Note that if you pushed any backup branches, those binaries still exist on the remote, so you'll need to delete those backup branches before that space is reclaimed on your hosting provider.

This is actually surprisingly straightforward. There's one gotcha though, and that's if you use a fork-based workflow.

🚨🚨 Forks 🚨🚨

If you're working on an open source or inner source project where users fork the main repository, make changes in a branch in their fork, then open a pull request from the fork back to the main repository, then you'll have a difficulty with this workflow. That's because when you did the rewrite, you weren't able to update the forked repositories.
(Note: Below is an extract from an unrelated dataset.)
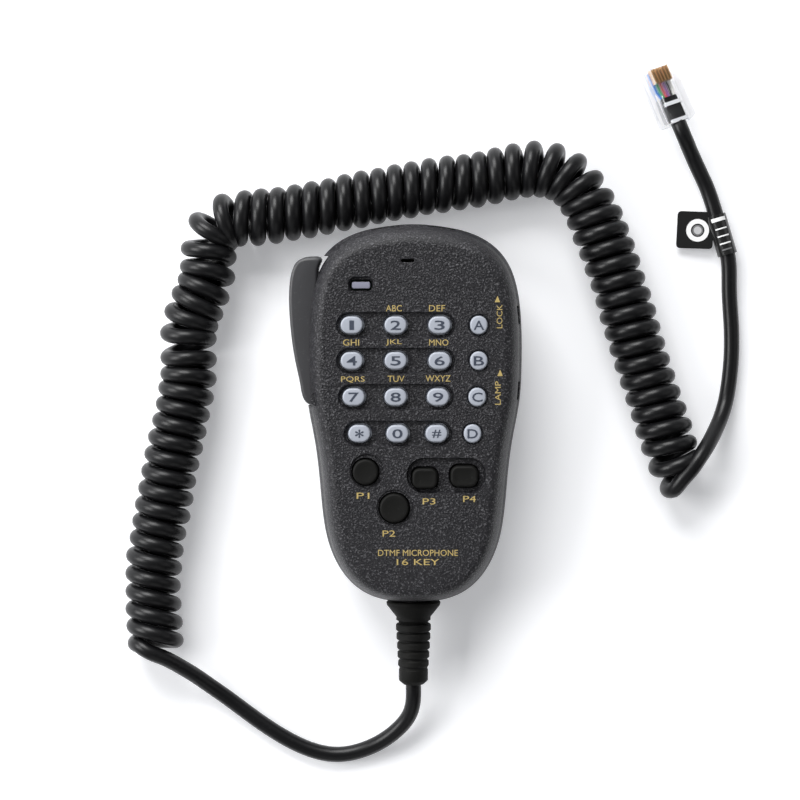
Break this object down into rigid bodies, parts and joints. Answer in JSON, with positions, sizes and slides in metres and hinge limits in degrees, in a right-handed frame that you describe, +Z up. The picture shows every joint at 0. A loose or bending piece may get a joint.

In that case, when you do the force push, those pull requests will be closed, since there's no common history between the target branch and the pull request.

If you do have pull requests from forks, you should create branches for them in the main repository to ensure that they get rewritten. Users can then update their fork after the rewrite.

But ultimately, there are surprisingly few "gotcha"s in this process, and it will help you manage the large files in your repository.